2 行政官庁は、法令又は労働協約に牴触する就業規則の変更を命ずることができる。

−第106条(法令等の周知義務)

使用者は、この法律及びこれに基づく命令の要旨、就業規則、第18条第2項、第24条第1項ただし書、第32条の2第1項、第32条の3、第32条の4第1項、第32条の5第1項、第34条第2項ただし書、第36条第1項、第38条の2第2項、第38条の3第1項並びに第39条第5項及び第6項ただし書に規定する協定並びに第38条の4第1項及び第5項に規定する決議を、常時各作業場の見やすい場所へ掲示し、又は備え付けること、書面を交付することその他の厚生労働省令で定める方法によつて、労働者に周知させなければならない。
2 使用者は、この法律及びこの法律に基いて発する命令のうち、寄宿舎に関する規定及び寄宿舎規則を、寄宿舎の見易い場所に掲示し、又は備え付ける等の方法によつて、寄宿舎に寄宿する労働者に周知させなければならない。


関連法令(労働基準法施行規則)


−第5条(明示すべき労働条件) 

使用者が法第十五条第一項前段の規定により労働者に対して明示しなければならない労働条件は、次に掲げるものとする。ただし、第四号の二から第十一号までに掲げる事項については、使用者がこれらに関する定めをしない場合においては、この限りでない。
一 労働契約の期間に関する事項
一の二 就業の場所及び従事すべき業務に関する事項
二 始業及び終業の時刻、所定労働時間を超える労働の有無、休憩時間、休日、休暇並びに労働者を二組以上に分けて就業させる場合における就業時転換に関する事項
三 賃金(退職手当及び第五号に規定する賃金を除く。以下この号において同じ。)の決定、計算及び支払の方法、賃金の締切り及び支払の時期並びに昇給に関する事項
四 退職に関する事項(解雇の事由を含む。)
四の二 退職手当の定めが適用される労働者の範囲、退職手当の決定、計算及び支払の方法並びに退職手当の支払の時期に関する事項
五 臨時に支払われる賃金(退職手当を除く。)、賞与及び第八条各号に掲げる賃金並びに最低賃金額に関する事項
六 労働者に負担させるべき食費、作業用品その他に関する事項
七 安全及び衛生に関する事項
八 職業訓練に関する事項
九 災害補償及び業務外の傷病扶助に関する事項
十 表彰及び制裁に関する事項
十一 休職に関する事項
2 法第十五条第一項後段の厚生労働省令で定める事項は、前項第一号から第四号までに掲げる事項(昇給に関する事項を除く。)とする。
3 法第十五条第一項後段の厚生労働省令で定める方法は、労働者に対する前項に規定する事項が明らかとなる書面の交付とする。

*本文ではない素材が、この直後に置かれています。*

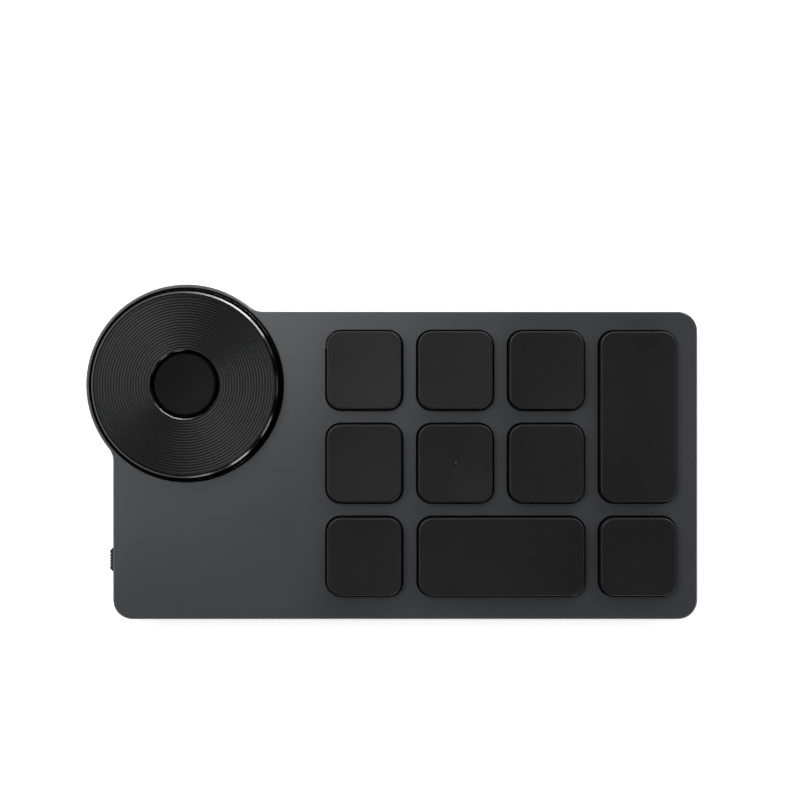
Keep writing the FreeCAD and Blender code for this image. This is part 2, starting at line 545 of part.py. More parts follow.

−第52条の2(法106条関連・・・法令等の周知方法)

法第百六条第一項の厚生労働省令で定める方法は、次に掲げる方法とする。
一 常時各作業場の見やすい場所へ掲示し、又は備え付けること。
二 書面を労働者に交付すること。
三 磁気テープ、磁気ディスクその他これらに準ずる物に記録し、かつ、各作業場に労働者が当該記録の内容を常時確認できる機器を設置すること。